The government had advocated structural reform in the electricity sector since 2017, promoting the concept of unbundling. In that period, the Electricity Generation Company, National Transmission Grid Company, and Electricity Trading Company were established, but there was limited progress in transferring the Authority’s assets, liabilities, and workforce.

Legal Amendments Essential for Restructuring

According to Sher Singh Bhatta, former Deputy Executive Director of the NEA, the restructuring announced in the budget effectively means the breakup of the Authority. However, the existing Nepal Electricity Authority Act does not provide a legal foundation for this; therefore, new legislation is required.

He stated, “The NEA is established under a specific act, so to split it, an amendment to this act or a new Electricity Act is necessary. Restructuring within the current legal framework isn’t feasible. It is understood that the government is preparing to introduce a new Electricity Act.”

He added that while the companies established for generation, transmission, and trading carry some shareholding by the Authority, they are not subsidiaries in the traditional sense.

What is the Justification for New Companies?

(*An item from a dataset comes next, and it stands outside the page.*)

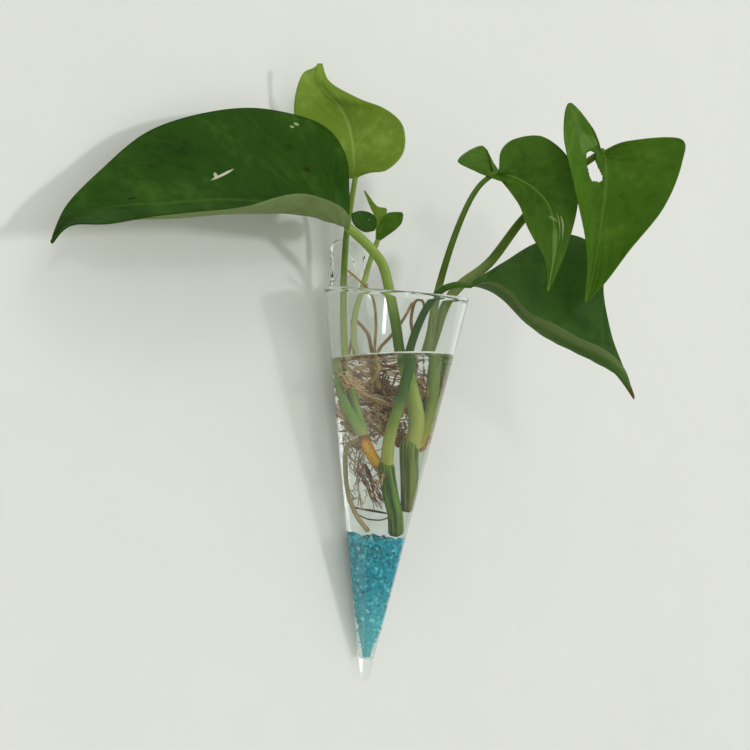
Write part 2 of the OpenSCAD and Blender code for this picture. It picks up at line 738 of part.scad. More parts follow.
module root_loops() {
  color([0.5, 0.36, 0.24])
    difference() {
      loop_strands();
      standing_stems();
      tangle_strands();
    }
}

glass_vessel();
water();
gravel();
front_vine_piece();
middle_vine_piece();
vine_stub();
large_leaf_stalk();
large_leaf();
light_leaf_stalk();
light_leaf();
young_leaf_stalk();
young_leaf();
leaf_sheath();
front_leaf_stalk();
front_leaf();
curled_leaf_stalk();
curled_leaf();
notched_leaf_stalk();
notched_leaf();
root_tangle();
fine_roots();
anchor_root();
root_loops();
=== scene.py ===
# %% [markdown]
# # A hanging vase with rooted cuttings
#
# The vase is a pointed cone of clear glass with a holed tab, hung on a wall. Blue gravel
# fills its point, water stands above it, and a bunch of leafy vine cuttings roots in the
# water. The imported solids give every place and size. This script dresses them: each piece
# is drawn again as a finer surface, worked out with numpy, and gets a finish of its own.

# %% Load the fixed frame
import math
from functools import partialmethod

import bmesh
import bpy
import numpy as np
from mathutils import Matrix, Vector


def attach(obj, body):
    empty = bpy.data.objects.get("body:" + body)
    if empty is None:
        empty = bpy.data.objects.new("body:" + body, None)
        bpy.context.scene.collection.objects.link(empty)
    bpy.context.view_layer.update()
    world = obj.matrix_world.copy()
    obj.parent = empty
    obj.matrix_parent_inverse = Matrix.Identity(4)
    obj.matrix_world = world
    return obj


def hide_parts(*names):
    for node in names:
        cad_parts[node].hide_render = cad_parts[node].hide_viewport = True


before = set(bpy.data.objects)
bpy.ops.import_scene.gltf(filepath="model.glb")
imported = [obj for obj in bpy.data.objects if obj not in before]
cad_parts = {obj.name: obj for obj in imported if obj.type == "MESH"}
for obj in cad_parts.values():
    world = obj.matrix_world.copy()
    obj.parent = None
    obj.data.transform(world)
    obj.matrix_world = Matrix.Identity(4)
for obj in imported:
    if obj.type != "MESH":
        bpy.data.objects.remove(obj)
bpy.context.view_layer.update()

# %% [markdown]
# The camera comes first. It stands a little below the leaves, to the left of the vase, and
# looks obliquely at the wall. Three angles could turn it. Here the rows of its rotation are
# given, its right, its up and the way that it looks, because they were found by matching
# the hanging hole, the rim and the tip.

# %% Camera
RIGHT = Vector((0.68967, -0.72288, -0.04249))
UP = Vector((-0.01620, -0.07406, 0.99712))
AHEAD = Vector((0.72394, 0.68700, 0.06279))
STANDPOINT = (-0.3693, -0.3674, -0.0855)
FOCAL_PIXELS, FRAME_PIXELS, SENSOR = 1100, 750, 36
COLLECTION = bpy.context.scene.collection
camera = bpy.data.objects.new("camera", bpy.data.cameras.new("camera"))
COLLECTION.objects.link(camera)
turn = Matrix((RIGHT, UP, -AHEAD)).transposed().to_4x4()
camera.matrix_world = Matrix.Translation(STANDPOINT) @ turn
camera.data.sensor_width = SENSOR
camera.data.lens = SENSOR * FOCAL_PIXELS / FRAME_PIXELS
camera.data.clip_start = 0.01
bpy.context.scene.camera = camera
print("focal length", round(camera.data.lens, 1), "mm")

# %% [markdown]
# All the shapes below are worked out in millimetres, as the solids are, and turned into
# metres when the mesh is made. The cone is described once: heights run along its axis from
# the virtual apex, and its own axes are then turned and moved into the frame.

# %% Sizes of the vase, and its own axes
MM = 0.001
RIM_RADIUS, TIP_RADIUS, CONE, WALL = 33.0, 2.1, 178.0, 1.6
RIM_DROP = 12              # from the hanging hole down to the back of the rim
SOLID_TIP, GRAVEL_DEPTH = 9, 59
WATER_LEVEL = -47.4
HALF_ANGLE = math.atan((RIM_RADIUS - TIP_RADIUS) / CONE)
TAN, SIN, COS = math.tan(HALF_ANGLE), math.sin(HALF_ANGLE), math.cos(HALF_ANGLE)
ACROSS = WALL / COS        # the wall measured square to the axis
RIM_HEIGHT = RIM_RADIUS / TAN
TIP_HEIGHT = TIP_RADIUS / TAN
CAVITY = TIP_HEIGHT + SOLID_TIP
GRAVEL_TOP = CAVITY + GRAVEL_DEPTH
APEX = np.array([0, 0, -RIM_DROP - RIM_HEIGHT / COS])


def placed(q):
    """From the cone's axes to the frame's: turned about X by the half angle, then moved to
    the apex."""
    x, y, z = np.moveaxis(np.asarray(q, float), -1, 0)
    return APEX + np.stack([x, y * COS - z * SIN, y * SIN + z * COS], -1)


def inner_radius(height):
    """Radius of the hollow: height times the cone's slope, less the wall."""
    return height * TAN - ACROSS


def turned(angle, radius, height):
    """Points round the cone's axis at an angle from its back: radius times its sine to the
    right and its cosine towards the wall, at a height."""
    xyz = np.broadcast_arrays(radius * np.sin(angle), radius * np.cos(angle), height)
    return placed(np.stack(xyz, -1))


def unit(v):
    """The vectors divided by their own lengths."""
    return v / np.maximum(np.linalg.norm(v, axis=-1, keepdims=True), 1e-9)


print("half angle", round(math.degrees(HALF_ANGLE), 2), "degrees, apex at", APEX[2].round(1))

# %% [markdown]
# A surface is a grid of points. These helpers number the squares of a grid, join several
# grids, put points and faces into a mesh, and write what a material needs onto the points
# as attributes, so that colour can follow the piece itself and not the space round it.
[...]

Prabal Adhikari, another former Deputy Executive Director of the NEA, expressed that the budget announcement has introduced further confusion. He pointed out that the separate companies for generation, transmission, and trading are already established, many with majority shareholding by the Authority.

He questioned, “If such companies already exist, what is the rationale for establishing another new structure?”

He noted that the Electricity Trading Company is 51 percent owned by the Authority, emphasizing that clearer guidance on implementing the re-division announced in the budget is necessary.

Major Challenges in Asset and Workforce Management

According to Adhikari, the actual challenge lies in execution rather than the decision to split the Authority. Valuing and allocating billions worth of assets such as hydroelectric projects, transmission lines, substations, and distribution networks remain unclear.

Additionally, managing thousands of employees, their benefits, career development, and redistribution of technical staff are critical issues. He warned that without adequate groundwork, the institution’s strength could weaken.

He also identified a contradiction in the budget: while aiming to make the Authority a specialized entity, unrelated responsibilities like fertilizer production or manufacturing parts for electric vehicles are also assigned.

Ministry Establishes a Study Committee

The Ministry of Energy, Water Resources and Irrigation has formed a committee to study this matter. Recently, under the leadership of Joint Secretary Sandeep Dev, the committee was tasked with drafting modalities for restructuring.

An official from the ministry explained that the committee is currently working on finalizing the terms of reference and is responsible for preparing plans related to asset management, employee adjustment, and liability transfer.

“Although the issue has been raised since 2017, concrete progress on asset, workforce, and liability management has been lacking,” the official said. “This time, the study focuses on creating a fully separate structure through a demerger model.”

According to the official, the existing NEA Act of 1984 does not sufficiently support such structural changes, leading the government to consider enacting a new Electricity Act or replacing the current law.

The ministry claims that unbundling of the Authority is one of the longest-standing reform programs in the energy sector.

The committee is expected to deliver an initial action plan within seven to ten days, an official said.

Officials from the ministry believe that operating generation, transmission, and trading as independent entities will improve efficiency, transparency, and competitiveness.

However, experts warn that proceeding without resolving legal ambiguities, asset transfers, and employee management issues may trigger instability within the power sector.

While the government has set an ambitious target to complete the restructuring within the next year, its success will depend on new legal frameworks, clear transitional plans, and consensus among all stakeholders.